Une catégorie de tunisiens parmi les habitants de la campagne a servi les intérêts de l’Axe de différentes façons. Nous avons été tous à regretter cet acte. Main la faute ne leur incombe pas. Elle incombe aux autorités du Protectorat.

En effet, ce sont des gens qui n’avaient jamais été instruits, qui étaient affamés et nus, et que la propagande officielle depuis l’Armistice a entièrement acquis à l’Axe, en leur répétant que les germano-italiens étaient venus au secours des faibles, tandis que les Anglo–saxons étaient pour le capitalisme et l’asservissement des petites nations. Ces gens affamés et nus étaient attirés par les différents appâts, tels que argent, nourriture, vêtements tout donnés par les Allemands et volés par eux aussi bien aux colons  français qu’aux colons tunisiens.

Vous convenez, Monsieur le Président, que  dans tous les pays, des gens se trouvant dans la même situation que ces tunisiens, agiraient de la même façon.  D’ailleurs toutes les personnes de cette catégorie qui se sont rendues coupables d’actes hostiles à l’égard des Alliés, ont été immédiatement passées par les armes. Aussi leur attitude inamicale a-t-elle été justement et suffisamment punie ; elle ne saurait donc justifier ni cette vague de vengeance  des autorités occupantes à l’égard de tout un peuple, ni à l’instauration d’une politique hostile dont nous commençons à voir se manifester les premiers indices .Si cette politique continuait, elle nous aliènerait entièrement les sympathies du peuple tunisien qui ,malgré tous ces malentendus, voulus peut être pour creuser entre lui et les américains un certain fossé, continue à avoir la conviction que votre mission dans ce pays ,c’est de le délivrer de l’oppression et d’aider à son émancipation morale , intellectuelle et politique.

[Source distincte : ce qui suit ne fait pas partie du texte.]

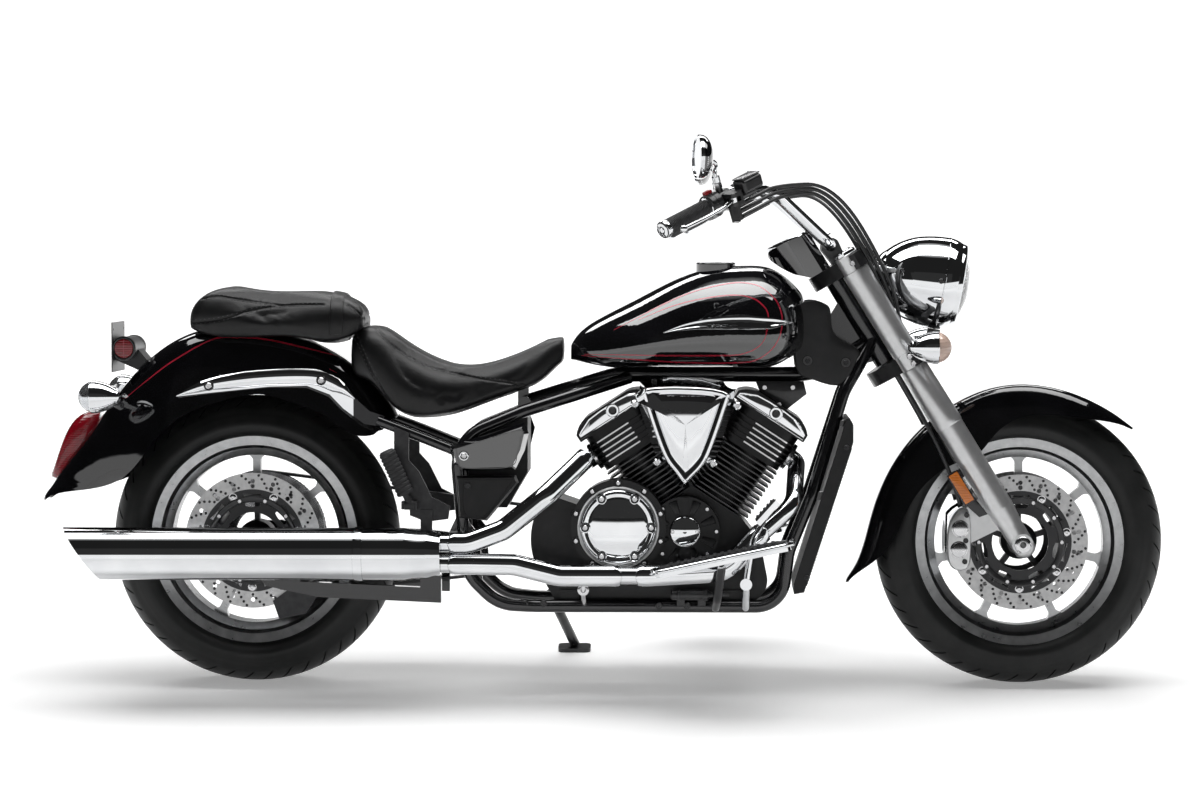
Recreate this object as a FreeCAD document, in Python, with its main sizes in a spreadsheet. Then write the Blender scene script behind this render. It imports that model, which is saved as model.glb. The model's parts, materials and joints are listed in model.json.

Autant nous avons confiance dans votre victoire finale sur le fascisme et le nazisme, autant nous avons confiance dans votre sens supérieur de l’équité et de la justice. C’est pourquoi nous osons espérer que vous voudriez bien intervenir pour que les torts faits aussi bien au peuple tunisien qu’à son Souverain, soient rapidement réparés.
Veuillez agréer, Monsieur le Président, l’expression de mes sentiments distingués.

Abdelaziz Thaalbi
Président de la Commission Exécutive du Parti Libéral Destourien Tunisien
Documents de l’année 1943,appartenant au président H.Bourguiba et classés aux archives du PSD,
comme documents sur l’histoire du mouvement national tunisien.